◆ STATED EXERCISE ◆
Please print all of the material below, word for word.

[START]

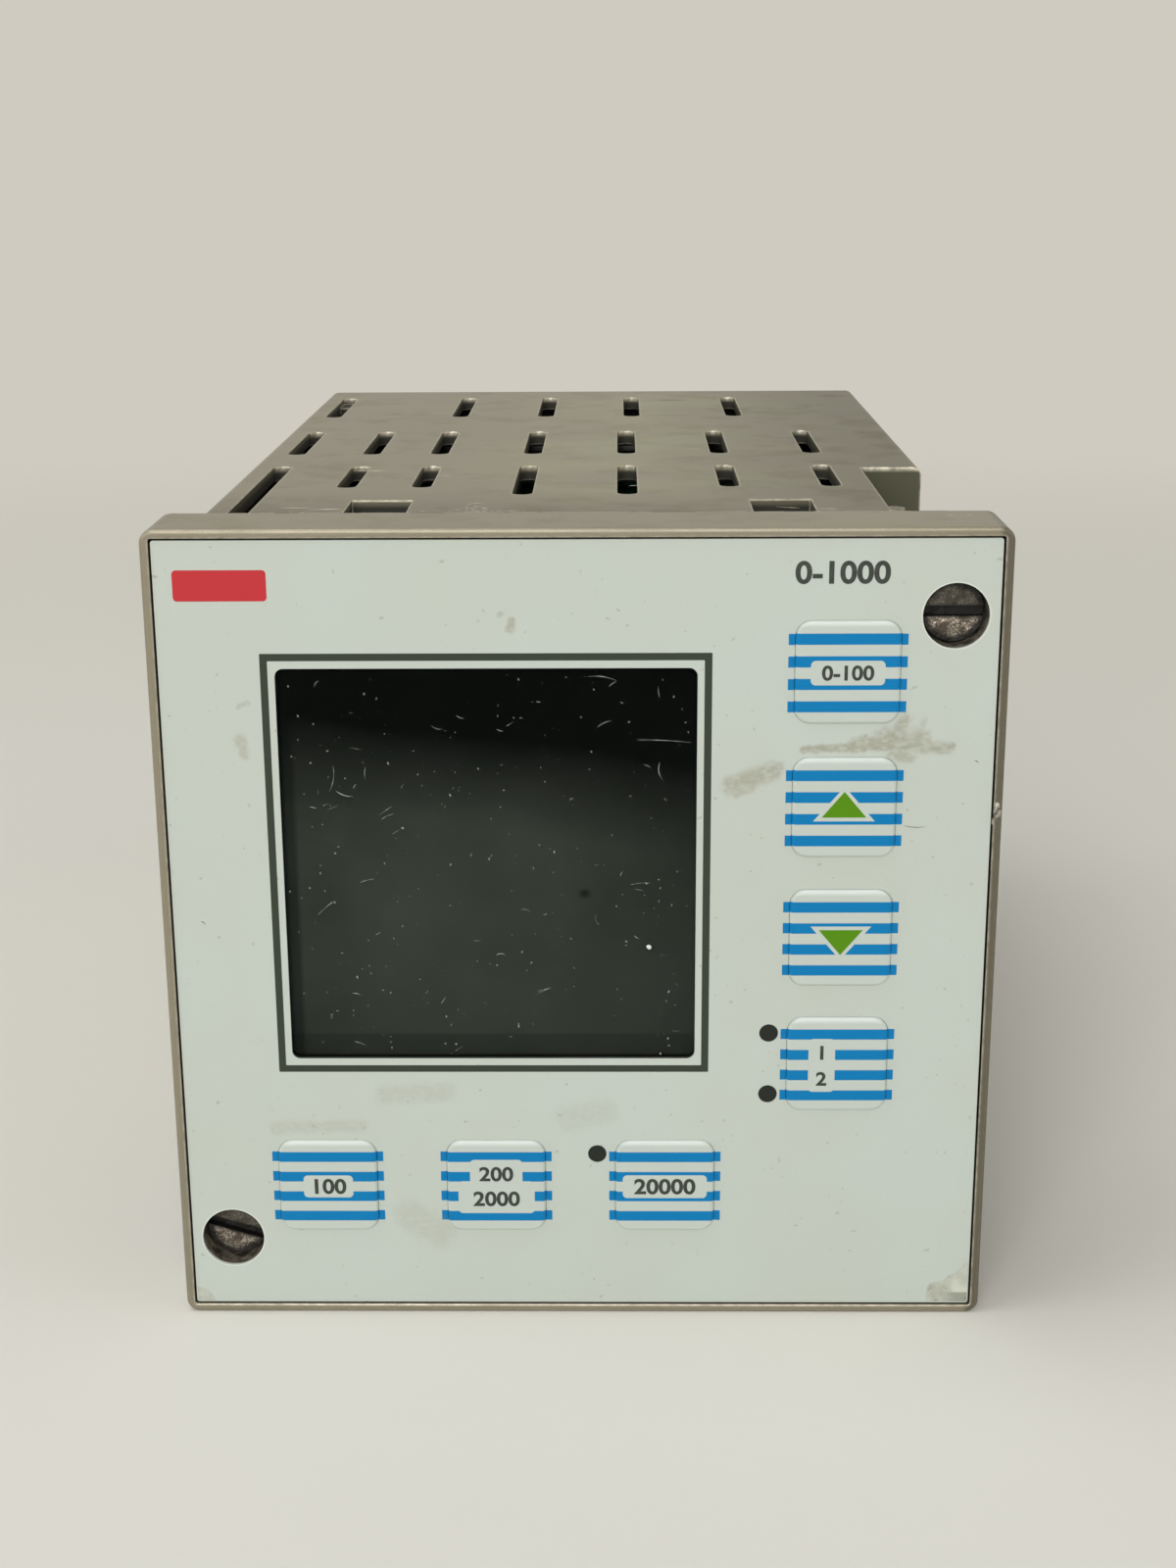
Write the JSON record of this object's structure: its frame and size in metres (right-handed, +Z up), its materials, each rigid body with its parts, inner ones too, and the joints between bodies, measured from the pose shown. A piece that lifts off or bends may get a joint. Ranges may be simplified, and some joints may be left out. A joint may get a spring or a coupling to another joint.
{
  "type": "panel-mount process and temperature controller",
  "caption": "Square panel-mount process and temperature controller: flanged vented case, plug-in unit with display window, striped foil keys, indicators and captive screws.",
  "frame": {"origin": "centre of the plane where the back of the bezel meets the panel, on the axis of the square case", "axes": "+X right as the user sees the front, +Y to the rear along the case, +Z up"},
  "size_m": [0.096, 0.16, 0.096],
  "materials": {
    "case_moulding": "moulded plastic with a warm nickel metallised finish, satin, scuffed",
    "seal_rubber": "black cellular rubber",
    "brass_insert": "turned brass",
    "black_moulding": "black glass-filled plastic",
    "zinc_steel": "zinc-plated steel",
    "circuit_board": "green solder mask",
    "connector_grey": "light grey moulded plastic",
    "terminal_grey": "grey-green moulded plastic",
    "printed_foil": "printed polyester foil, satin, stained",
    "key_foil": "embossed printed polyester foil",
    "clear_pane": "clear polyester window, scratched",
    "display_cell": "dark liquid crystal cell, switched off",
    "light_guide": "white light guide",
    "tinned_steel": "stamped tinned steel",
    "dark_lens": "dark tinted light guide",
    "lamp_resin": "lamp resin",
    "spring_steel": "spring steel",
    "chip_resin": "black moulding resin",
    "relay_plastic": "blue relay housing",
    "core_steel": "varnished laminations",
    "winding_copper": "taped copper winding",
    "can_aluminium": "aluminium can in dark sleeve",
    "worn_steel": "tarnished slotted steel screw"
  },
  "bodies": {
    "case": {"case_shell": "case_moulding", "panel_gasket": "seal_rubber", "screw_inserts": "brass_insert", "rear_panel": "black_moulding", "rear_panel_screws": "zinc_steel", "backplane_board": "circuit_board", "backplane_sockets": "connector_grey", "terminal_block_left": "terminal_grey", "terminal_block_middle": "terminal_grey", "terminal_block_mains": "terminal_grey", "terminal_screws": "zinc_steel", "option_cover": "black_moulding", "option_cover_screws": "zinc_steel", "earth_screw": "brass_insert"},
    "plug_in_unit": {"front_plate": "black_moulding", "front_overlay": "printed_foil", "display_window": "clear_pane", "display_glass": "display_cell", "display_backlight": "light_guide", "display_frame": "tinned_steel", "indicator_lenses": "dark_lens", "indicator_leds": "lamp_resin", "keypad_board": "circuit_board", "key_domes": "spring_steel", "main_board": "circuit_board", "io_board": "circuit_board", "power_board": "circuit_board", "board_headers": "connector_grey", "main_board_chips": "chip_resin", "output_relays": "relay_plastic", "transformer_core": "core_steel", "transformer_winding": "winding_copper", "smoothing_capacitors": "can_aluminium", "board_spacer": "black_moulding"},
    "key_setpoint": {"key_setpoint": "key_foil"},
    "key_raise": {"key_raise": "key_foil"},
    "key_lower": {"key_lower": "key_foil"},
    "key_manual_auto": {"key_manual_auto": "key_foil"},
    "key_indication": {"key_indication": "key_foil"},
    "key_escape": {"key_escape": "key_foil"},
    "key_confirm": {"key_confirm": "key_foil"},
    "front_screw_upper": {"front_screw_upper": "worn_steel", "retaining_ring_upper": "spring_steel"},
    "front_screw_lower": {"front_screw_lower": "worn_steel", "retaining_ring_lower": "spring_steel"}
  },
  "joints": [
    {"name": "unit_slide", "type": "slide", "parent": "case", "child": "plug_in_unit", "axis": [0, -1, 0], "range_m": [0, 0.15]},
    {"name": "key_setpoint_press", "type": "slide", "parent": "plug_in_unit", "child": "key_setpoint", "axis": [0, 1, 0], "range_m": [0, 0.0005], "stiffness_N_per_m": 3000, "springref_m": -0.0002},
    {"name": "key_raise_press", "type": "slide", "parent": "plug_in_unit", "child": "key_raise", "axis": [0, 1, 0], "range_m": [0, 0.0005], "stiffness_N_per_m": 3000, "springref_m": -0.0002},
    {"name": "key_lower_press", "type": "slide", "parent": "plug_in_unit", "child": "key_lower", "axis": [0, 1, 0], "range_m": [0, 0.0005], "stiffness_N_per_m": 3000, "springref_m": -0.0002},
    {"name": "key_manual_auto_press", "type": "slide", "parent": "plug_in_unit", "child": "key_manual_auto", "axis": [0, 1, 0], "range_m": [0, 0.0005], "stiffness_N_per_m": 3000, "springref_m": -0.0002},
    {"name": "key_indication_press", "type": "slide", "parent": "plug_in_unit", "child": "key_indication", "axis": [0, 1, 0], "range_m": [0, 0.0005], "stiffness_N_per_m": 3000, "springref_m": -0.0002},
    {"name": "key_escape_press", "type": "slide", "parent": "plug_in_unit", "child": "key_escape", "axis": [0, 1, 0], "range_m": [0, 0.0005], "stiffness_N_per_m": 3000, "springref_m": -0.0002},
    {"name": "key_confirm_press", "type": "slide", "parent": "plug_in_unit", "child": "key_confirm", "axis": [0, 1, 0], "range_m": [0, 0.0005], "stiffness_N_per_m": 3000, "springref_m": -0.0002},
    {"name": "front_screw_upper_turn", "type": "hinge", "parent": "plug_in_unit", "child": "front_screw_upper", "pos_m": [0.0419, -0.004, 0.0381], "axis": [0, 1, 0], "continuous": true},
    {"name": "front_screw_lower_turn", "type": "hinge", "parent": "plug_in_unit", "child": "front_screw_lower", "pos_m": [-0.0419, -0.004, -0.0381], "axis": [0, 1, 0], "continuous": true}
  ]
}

[END]

◆ WRITTEN ANSWER ◆
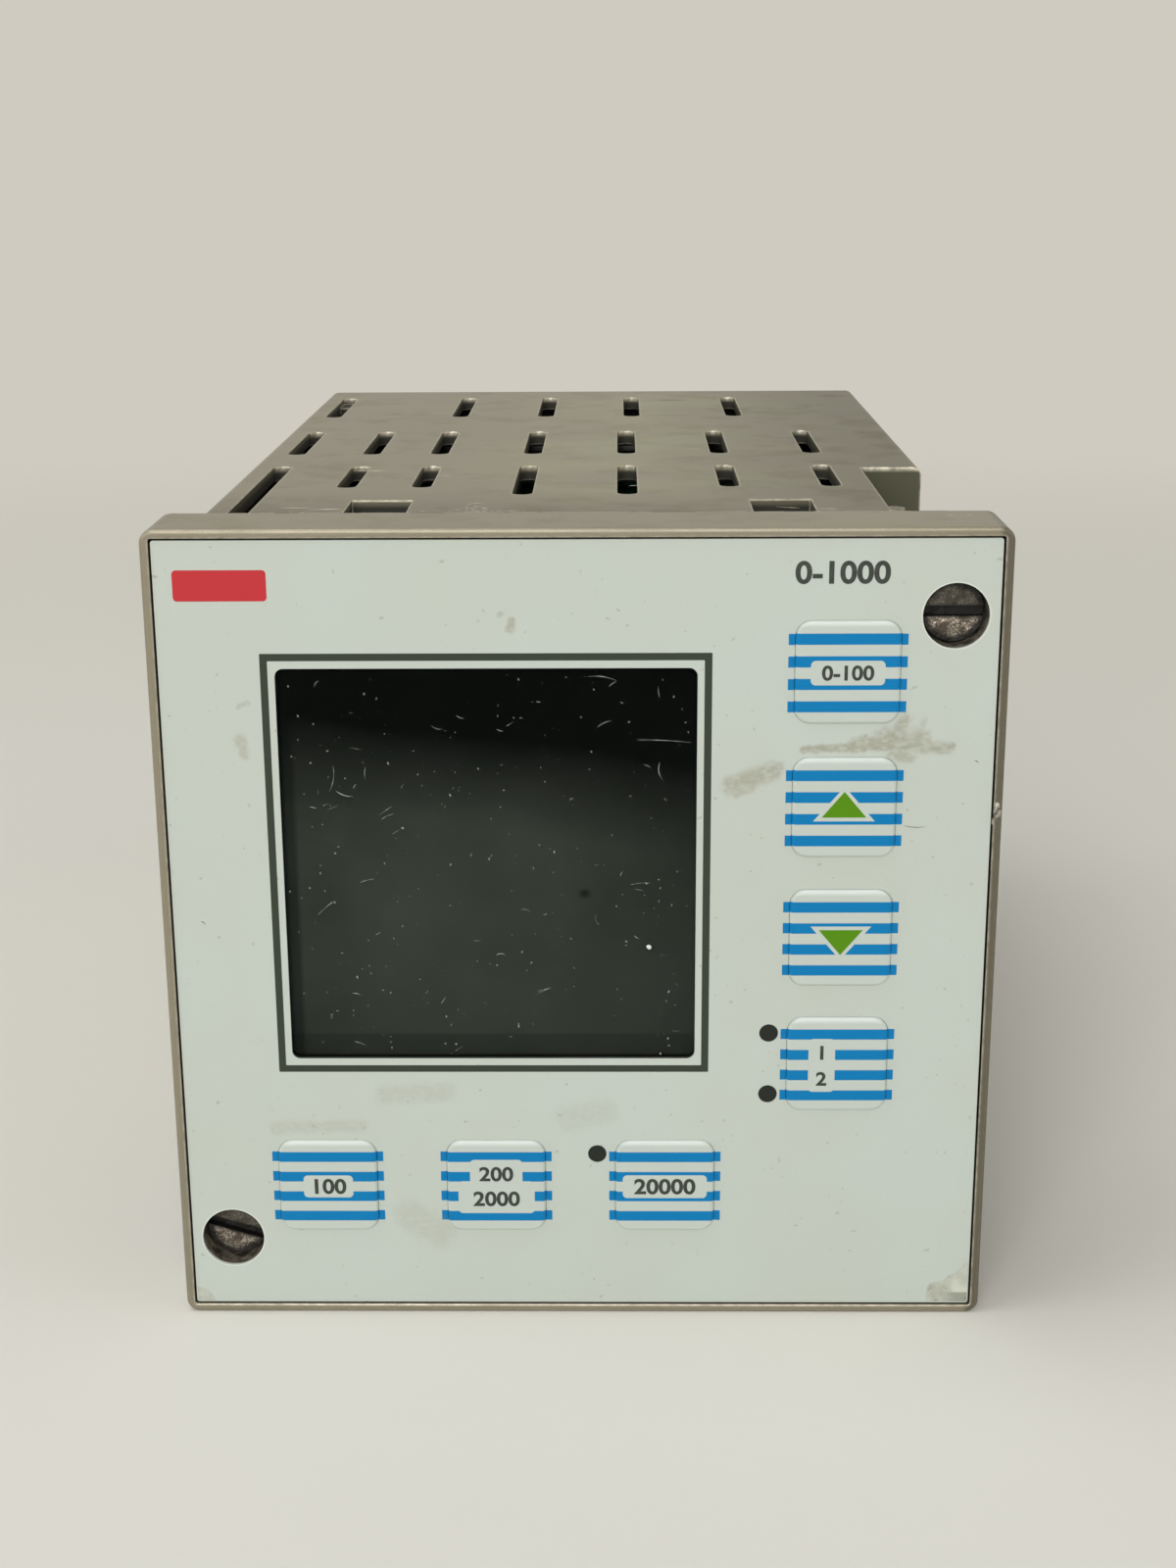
Write the JSON record of this object's structure: its frame and size in metres (right-handed, +Z up), its materials, each rigid body with its parts, inner ones too, and the joints between bodies, measured from the pose shown. A piece that lifts off or bends may get a joint. Ranges may be simplified, and some joints may be left out. A joint may get a spring or a coupling to another joint.
{
  "type": "panel-mount process and temperature controller",
  "caption": "Square panel-mount process and temperature controller: flanged vented case, plug-in unit with display window, striped foil keys, indicators and captive screws.",
  "frame": {"origin": "centre of the plane where the back of the bezel meets the panel, on the axis of the square case", "axes": "+X right as the user sees the front, +Y to the rear along the case, +Z up"},
  "size_m": [0.096, 0.16, 0.096],
  "materials": {
    "case_moulding": "moulded plastic with a warm nickel metallised finish, satin, scuffed",
    "seal_rubber": "black cellular rubber",
    "brass_insert": "turned brass",
    "black_moulding": "black glass-filled plastic",
    "zinc_steel": "zinc-plated steel",
    "circuit_board": "green solder mask",
    "connector_grey": "light grey moulded plastic",
    "terminal_grey": "grey-green moulded plastic",
    "printed_foil": "printed polyester foil, satin, stained",
    "key_foil": "embossed printed polyester foil",
    "clear_pane": "clear polyester window, scratched",
    "display_cell": "dark liquid crystal cell, switched off",
    "light_guide": "white light guide",
    "tinned_steel": "stamped tinned steel",
    "dark_lens": "dark tinted light guide",
    "lamp_resin": "lamp resin",
    "spring_steel": "spring steel",
    "chip_resin": "black moulding resin",
    "relay_plastic": "blue relay housing",
    "core_steel": "varnished laminations",
    "winding_copper": "taped copper winding",
    "can_aluminium": "aluminium can in dark sleeve",
    "worn_steel": "tarnished slotted steel screw"
  },
  "bodies": {
    "case": {"case_shell": "case_moulding", "panel_gasket": "seal_rubber", "screw_inserts": "brass_insert", "rear_panel": "black_moulding", "rear_panel_screws": "zinc_steel", "backplane_board": "circuit_board", "backplane_sockets": "connector_grey", "terminal_block_left": "terminal_grey", "terminal_block_middle": "terminal_grey", "terminal_block_mains": "terminal_grey", "terminal_screws": "zinc_steel", "option_cover": "black_moulding", "option_cover_screws": "zinc_steel", "earth_screw": "brass_insert"},
    "plug_in_unit": {"front_plate": "black_moulding", "front_overlay": "printed_foil", "display_window": "clear_pane", "display_glass": "display_cell", "display_backlight": "light_guide", "display_frame": "tinned_steel", "indicator_lenses": "dark_lens", "indicator_leds": "lamp_resin", "keypad_board": "circuit_board", "key_domes": "spring_steel", "main_board": "circuit_board", "io_board": "circuit_board", "power_board": "circuit_board", "board_headers": "connector_grey", "main_board_chips": "chip_resin", "output_relays": "relay_plastic", "transformer_core": "core_steel", "transformer_winding": "winding_copper", "smoothing_capacitors": "can_aluminium", "board_spacer": "black_moulding"},
    "key_setpoint": {"key_setpoint": "key_foil"},
    "key_raise": {"key_raise": "key_foil"},
    "key_lower": {"key_lower": "key_foil"},
    "key_manual_auto": {"key_manual_auto": "key_foil"},
    "key_indication": {"key_indication": "key_foil"},
    "key_escape": {"key_escape": "key_foil"},
    "key_confirm": {"key_confirm": "key_foil"},
    "front_screw_upper": {"front_screw_upper": "worn_steel", "retaining_ring_upper": "spring_steel"},
    "front_screw_lower": {"front_screw_lower": "worn_steel", "retaining_ring_lower": "spring_steel"}
  },
  "joints": [
    {"name": "unit_slide", "type": "slide", "parent": "case", "child": "plug_in_unit", "axis": [0, -1, 0], "range_m": [0, 0.15]},
    {"name": "key_setpoint_press", "type": "slide", "parent": "plug_in_unit", "child": "key_setpoint", "axis": [0, 1, 0], "range_m": [0, 0.0005], "stiffness_N_per_m": 3000, "springref_m": -0.0002},
    {"name": "key_raise_press", "type": "slide", "parent": "plug_in_unit", "child": "key_raise", "axis": [0, 1, 0], "range_m": [0, 0.0005], "stiffness_N_per_m": 3000, "springref_m": -0.0002},
    {"name": "key_lower_press", "type": "slide", "parent": "plug_in_unit", "child": "key_lower", "axis": [0, 1, 0], "range_m": [0, 0.0005], "stiffness_N_per_m": 3000, "springref_m": -0.0002},
    {"name": "key_manual_auto_press", "type": "slide", "parent": "plug_in_unit", "child": "key_manual_auto", "axis": [0, 1, 0], "range_m": [0, 0.0005], "stiffness_N_per_m": 3000, "springref_m": -0.0002},
    {"name": "key_indication_press", "type": "slide", "parent": "plug_in_unit", "child": "key_indication", "axis": [0, 1, 0], "range_m": [0, 0.0005], "stiffness_N_per_m": 3000, "springref_m": -0.0002},
    {"name": "key_escape_press", "type": "slide", "parent": "plug_in_unit", "child": "key_escape", "axis": [0, 1, 0], "range_m": [0, 0.0005], "stiffness_N_per_m": 3000, "springref_m": -0.0002},
    {"name": "key_confirm_press", "type": "slide", "parent": "plug_in_unit", "child": "key_confirm", "axis": [0, 1, 0], "range_m": [0, 0.0005], "stiffness_N_per_m": 3000, "springref_m": -0.0002},
    {"name": "front_screw_upper_turn", "type": "hinge", "parent": "plug_in_unit", "child": "front_screw_upper", "pos_m": [0.0419, -0.004, 0.0381], "axis": [0, 1, 0], "continuous": true},
    {"name": "front_screw_lower_turn", "type": "hinge", "parent": "plug_in_unit", "child": "front_screw_lower", "pos_m": [-0.0419, -0.004, -0.0381], "axis": [0, 1, 0], "continuous": true}
  ]
}